Il dubbio era di averlo già scritto: “in Honda non si dorme”. E in effetti era già stato scritto. Solo che Alberto Puig l’ha detto di nuovo, a distanza di poco più di una settimana, dopo l’ultimo test a Jerez. E’ il segno che persino lui, il manager spagnolo che ci mette la faccia per HRC, ormai non sa più cosa dire. E è costretto a ripetere le stesse cose. “Non siamo dove vorremmo essere. Nel test abbiamo provato molte cose e i nostri quattro piloti hanno portato in pista soluzioni diverse, ma ancora non ci siamo. Non siamo dove vorremmo essere”.
Una ammissione senza nascondersi, la sua, con Puig che però, pur ostentando meno sicurezza del solito, ci tiene a ribadire che gli ingegneri giapponesi stanno lavorando sodo e che “l’unica cosa da fare è continuare a lavorare alla ricerca di una soluzione”. Un modo per rinnovare la piena fiducia all’azienda che gli paga lo stipendio – e che l’ha tenuto al timone anche in questo mondo in cui il timoniere è sempre il primo a saltare – ma pure una involontaria confessione di qualcosa che ormai è sotto gli occhi di tutti: si va per tentativi. Persino in Honda. Perché una strada chiara non c’è e perché comunque il nuovo regolamento che entrerà in vigore dal 2027 suggerisce di non investire troppo in un nuovo progetto che tra appena due anni non potrà più essere neanche sviluppato.
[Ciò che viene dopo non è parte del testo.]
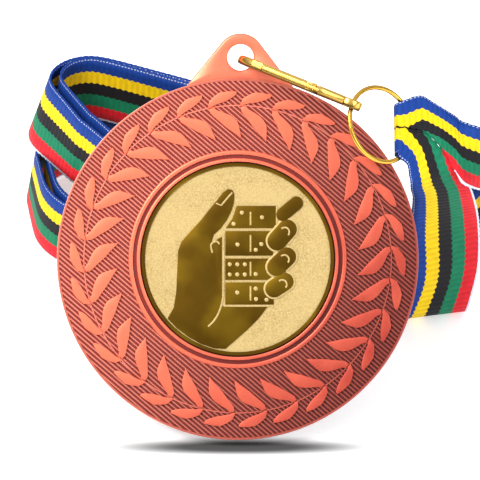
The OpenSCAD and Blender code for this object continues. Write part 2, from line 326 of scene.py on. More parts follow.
class Shape:
    """Points and faces gathered into one piece, in millimetres."""

    # Steps over a domed end and round a corner, and a bar's least half width
    DOME_STEPS = 5
    CORNER_STEPS = 5
    THINNEST = 0.02

    def __init__(self, place: Matrix) -> None:
        """Starts empty, in axes placed by a matrix."""
        self.place = place
        self.points: list[Vector] = []
        self.faces: list[list[int]] = []

    def add(self, points: Sequence[Point], faces: Sequence[Sequence[int]]) -> None:
        """Adds points and the faces between them."""
        start = len(self.points)
        self.points.extend(Vector(p) for p in points)
        self.faces.extend([start + i for i in face] for face in faces)

    def add_mesh(self, mesh: bpy.types.Mesh, matrix: Matrix) -> None:
        """Adds a mesh's points, moved by a matrix, and its faces."""
        points = [matrix @ v.co for v in mesh.vertices]
        self.add(points, [list(p.vertices) for p in mesh.polygons])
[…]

E’ qualcosa che un Alberto Puig, che fa il manager, può anche capire e condividere. Ma è pure qualcosa che chi fa il pilota non capirà e non condividerà mai. Ecco perché il grande dramma di Honda, oggi, non è tanto avere una moto meno performante di tutte le altre, ma trovare qualcuno che possa avere la pazienza di aspettare davvero. Quel qualcuno, di sicuro, non è Joan Mir, il cui manager sta suonando a tutti i campanelli possibili per garantire all’ex campione del mondo una nuova sistemazione, fosse anche in una squadra privata e con uno stipendio notevolmente ridotto. Chi ha sposato la causa, invece, sono Johann Zarco, ormai a fine carriera e intenzionato a garantirsi anche un dopo, e Luca Marini, che è ancora relativamente giovane e sembra voler diventare una sorta di punto di riferimento di un progetto a lungo termine, come fu Andrea Dovizioso per Ducati. Due che, anche se per ragioni diverse, sono stati disponibili a non concentrarsi sull’immediato, con Honda che però non può permettersi di aspettare il 2027 senza fare niente. O, peggio, facendo cose che continuano a rivelarsi sbagliate. Il prototipo portato in pista a Jerez da Stefan Bradl è stato bocciato da tutti e questo non aiuta nella ricerca di altri due piloti, magari di nome e che abbiano un peso anche dal punto di vista del marketing, che possano sostituire Mir e Nakagami.
Chi non s’è fatto problemi a dirlo è Lucio Cecchinello, da sempre al timone del team satellite di Honda che, proprio rispondendo a una domanda sul mercato piloti, come riportato dalla testata spagnola Motosan, ha spiegato: “E’ difficile accettare di vedere la propria moto nelle retrovie nonostante tutti gli sforzi. Al momento abbiamo un impegno con la Honda per il 2025 e stiamo discutendo del rinnovo. Per quanto riguarda Nakagami, è prematuro parlare di sostituzioni, visto che le priorità sono altre . Naturalmente, la mancanza di risultati non è colpa sua. Lo stesso vale per Marini. Prima di pensare a cambiare piloti dobbiamo sistemare la moto”. Solo che anche per sistemare la moto c’è bisogno di essere impeccabili e di saper aggirare ogni tipo di difficoltà e in Honda, invece, si fanno i conti pure con problemi che in passato non sarebbero mai sorti. Come quello che ha fatto saltare il test a Barcellona previsto per la settimana successiva a quella del GP delle Americhe. A svelare quello che è accaduto – ossia un nuovo pasticcio - è stato lo stesso Cecchinello: “Avremmo dovuto fare dei test a Barcellona, ma c’è stato un disguido logistico per il trasporto dei materiali dagli USA all’Europa e è saltato tutto. Recupereremo il tempo perso con un altro test privato che faremo al Mugello subito dopo il fine settimana di LeMans”.